Despite the presence of the error, we need not reverse the result. The facts in this case make it clear that the error was harmless. In this case, the defense introduced the testimony of Dr. *466Lawrence Jeckel, a psychiatrist. His testimony was that defendant was mentally ill but not such as to meet the criteria for a finding of insanity. There was, therefore, no expert testimony that defendant was insane at the time the crime was committed. Had the jury been properly instructed in this case, it is clear the result would have been the same. The jury would have found defendant guilty but mentally ill. The supreme court in Fierer rejected a harmless error argument. However, the facts in that case are significantly different than in the instant case. In Fierer, two defense psychiatrists testified that defendant was insane at the time of the commission of the offense. (People v. Fierer (1987), 151 Ill. App. 3d 649, 660-61, 503 N.E.2d 594, 602 (Justice Heiple concurring in part, dissenting in part), aff’d (1988), 124 Ill. 2d 176, 529 N.E.2d 972.) The State also provided testimony from a psychiatrist who gave his opinion that defendant was legally sane when he committed the crime. (Fierer, 124 Ill. 2d at 184, 529 N.E.2d at 974.) In Fierer, the issue of the defendant’s sanity was a close question. In the present case, it is not. We find the error in the instructions harmless, as it relates to defendant’s convictions for arson.

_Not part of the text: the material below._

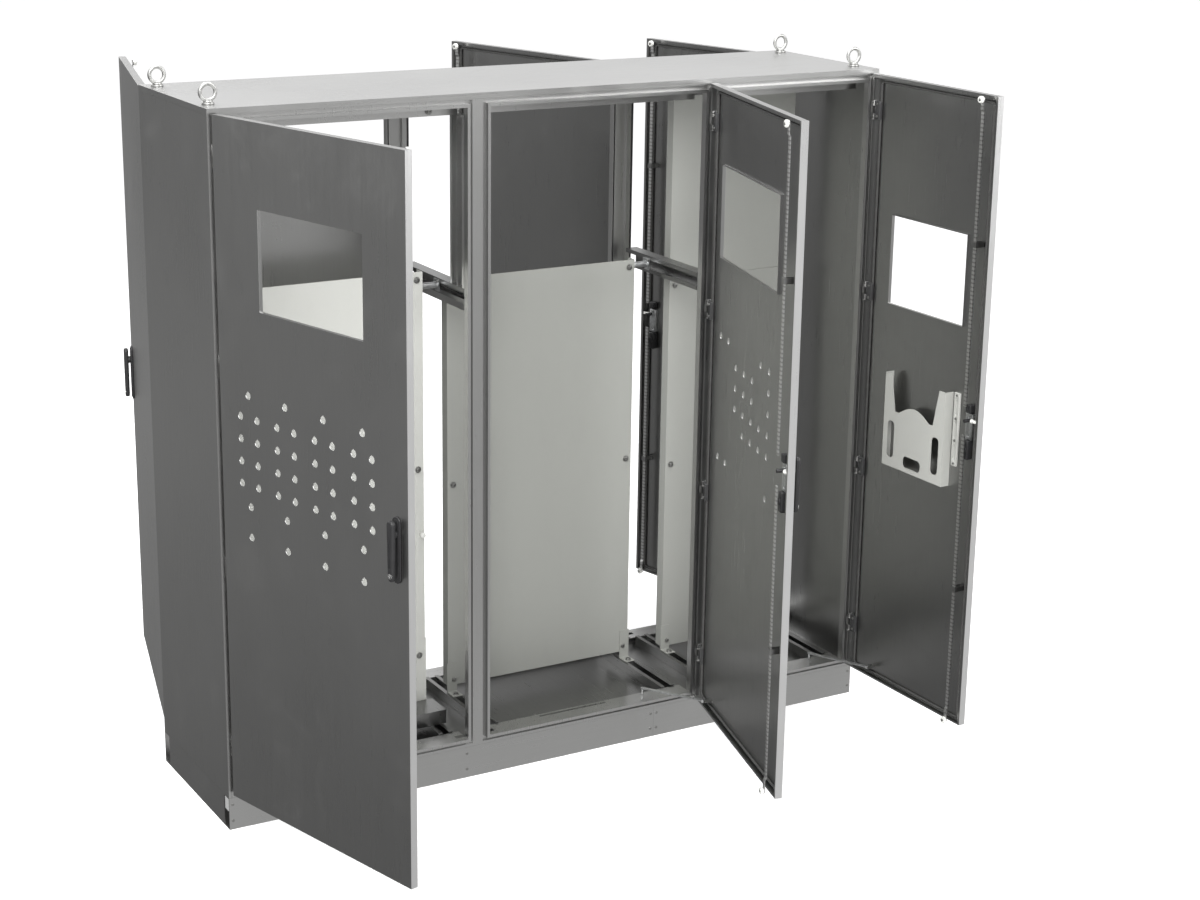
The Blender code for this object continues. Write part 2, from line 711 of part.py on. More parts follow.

Defendant’s second argument is that the guilty but mentally ill verdict is fundamentally unfair and a violation of his constitutional right to due process of law. We note that similar due process arguments were rejected in Fierer (151 Ill. App. 3d at 653, 503 N.E.2d at 596-97), and United States ex rel. Weismiller v. Lane (7th Cir. 1987), 815 F.2d 1106, 1109-13. We, therefore, decline further review.

For the reasons stated above, the order of the circuit court of Champaign County is affirmed.

Affirmed.

McCULLOUGH, P.J., and GREEN, J., concur.